If you can’t quantify in dollars your value to past companies, look for other ways to quantify in areas such as time-saving processes, production/performance improvement, etc.
Concisely describing a before-and-after situation can have a powerful impact. What was happening with that particular situation before you stepped in? How fast and how much did things improve once your initiatives took hold?
7. Poor Formatting with Too Much Tightly-Packed Information
Put yourself in the shoes of people reviewing your resume.
They’ll probably be reading it on a very small screen, their phone. Make it easy for them to quickly access and digest what you need them to know about you. Your mission is to provide just enough compelling information to pique their interest and compel them to contact you.
Keep your resume to a reasonable 2-3 page length and create supporting collateral documents (Leadership Initiatives Brief, Career Biography, Reference Dossier, etc.) to provide deeper slices of key contributions and further support your brand. Save some of your supporting documents to distribute once you’re in the interviewing process.
Don’t use more than two different fonts and don’t use underlining.

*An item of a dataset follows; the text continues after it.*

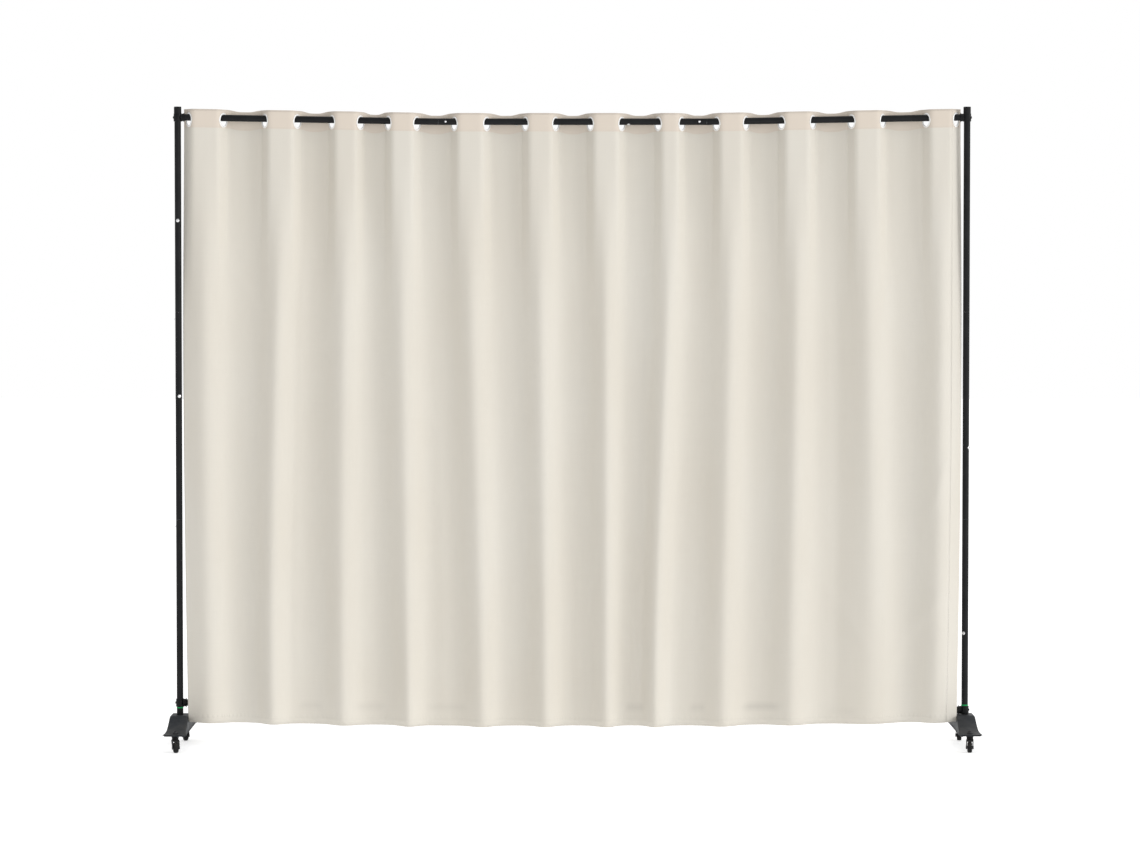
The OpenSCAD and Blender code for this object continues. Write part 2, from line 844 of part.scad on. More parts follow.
left_section(saddle_z, low_seam_z);  // left_post_bottom
left_section(low_seam_z, high_seam_z);  // left_post_middle
left_section(high_seam_z, wall_h - cap_top);  // left_post_top
right_section(saddle_z, low_seam_z);  // right_post_bottom
right_section(low_seam_z, high_seam_z);  // right_post_middle
right_section(high_seam_z, wall_h - cap_top);  // right_post_top
post_caps();
top_bar_outer(LEFT);  // top_bar_left
top_bar_middle();
top_bar_outer(RIGHT);  // top_bar_right
low_bar_outer(LEFT);  // low_bar_left
low_bar_middle();
low_bar_outer(RIGHT);  // low_bar_right
tee(LEFT, top_bar_z);  // top_left_tee
tee(RIGHT, top_bar_z);  // top_right_tee
tee(LEFT, low_bar_left_z);  // low_left_tee
tee(RIGHT, low_bar_right_z);  // low_right_tee
foot_plate(LEFT);  // left_foot_plate
foot_plate(RIGHT);  // right_foot_plate
foot_saddle(LEFT);  // left_foot_saddle
foot_saddle(RIGHT);  // right_foot_saddle
foot_stubs();
foot_bolts();
post_sleeves();
bar_sleeves();
lock_screws();
tee_set_screws();
caster_stems();
stem_nuts();
height_rings();
button_springs();
curtain_heading();
curtain_drop();
curtain_eyelets();
leading_edge();
leading_eyelet();
at_post_button(LEFT, low_seam_z) snap_button();  // button_left_low
at_post_button(LEFT, high_seam_z) snap_button();  // button_left_high
at_post_button(RIGHT, low_seam_z) snap_button();  // button_right_low
at_post_button(RIGHT, high_seam_z) snap_button();  // button_right_high
at_top_button(LEFT) snap_button();  // button_top_bar_left
at_top_button(RIGHT) snap_button();  // button_top_bar_right
at_low_button(LEFT) snap_button();  // button_low_bar_left
at_low_button(RIGHT) snap_button();  // button_low_bar_right
fork(LEFT, FRONT, true);  // fork_front_left
fork(RIGHT, FRONT, true);  // fork_front_right
fork(LEFT, BACK, false);  // fork_back_left
fork(RIGHT, BACK, false);  // fork_back_right
axle(LEFT, FRONT, true);  // axle_front_left
axle(RIGHT, FRONT, true);  // axle_front_right
axle(LEFT, BACK, false);  // axle_back_left
axle(RIGHT, BACK, false);  // axle_back_right
wheel(LEFT, FRONT);  // wheel_front_left
wheel(RIGHT, FRONT);  // wheel_front_right
wheel(LEFT, BACK);  // wheel_back_left
wheel(RIGHT, BACK);  // wheel_back_right
pedal(LEFT);  // pedal_front_left
pedal(RIGHT);  // pedal_front_right
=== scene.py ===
"""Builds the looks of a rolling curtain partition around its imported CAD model.

Laid out as a Blender add-on and run as a script. X runs along the wall, the front faces -Y and Z is
up. Lengths are in metres, but the outlines given to lathe, prism and block are in millimetres.
"""

import json
import math
from functools import lru_cache

import bmesh
import bpy
from bpy.props import FloatProperty, FloatVectorProperty, IntProperty, PointerProperty
from bpy.types import Operator, Panel, PropertyGroup
from mathutils import Matrix, Vector, noise


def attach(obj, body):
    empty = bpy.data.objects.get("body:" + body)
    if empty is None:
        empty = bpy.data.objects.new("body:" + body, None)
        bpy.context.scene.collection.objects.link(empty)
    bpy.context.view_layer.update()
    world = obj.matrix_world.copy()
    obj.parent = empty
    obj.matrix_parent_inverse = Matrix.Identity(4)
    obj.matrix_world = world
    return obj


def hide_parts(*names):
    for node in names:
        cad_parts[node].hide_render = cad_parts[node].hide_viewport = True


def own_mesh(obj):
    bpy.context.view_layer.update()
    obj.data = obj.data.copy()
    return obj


bl_info = {
    "name": "Rolling curtain partition",
    "version": (1, 0, 0),
    "blender": (4, 5, 0),
    "location": "View3D > Sidebar > Partition",
    "description": "Cloth, castings, feet, casters and finishes around the partition's CAD frame",
    "category": "Object",
}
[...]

This kind of formatting can be dizzying to readers and turn them off.
Work in plenty of white space by breaking up long chunks of information into no more than about 3-4 lines.
Use bullet points to help break up information and call attention to it.
Remember that your resume is a personal and career marketing document, not merely a career history.
It’s not necessary, nor a good idea, to include every job and every accomplishment you can claim. You typically don’t need to include jobs you held more than 15 or so years ago.
Figuring out how to create a really knock-out executive resume these days can be a challenge. Knowing which strategies work best, what to include, and what to leave out can be daunting.
If all this is too much for you, it may be time to turn over your executive resume writing to a professional.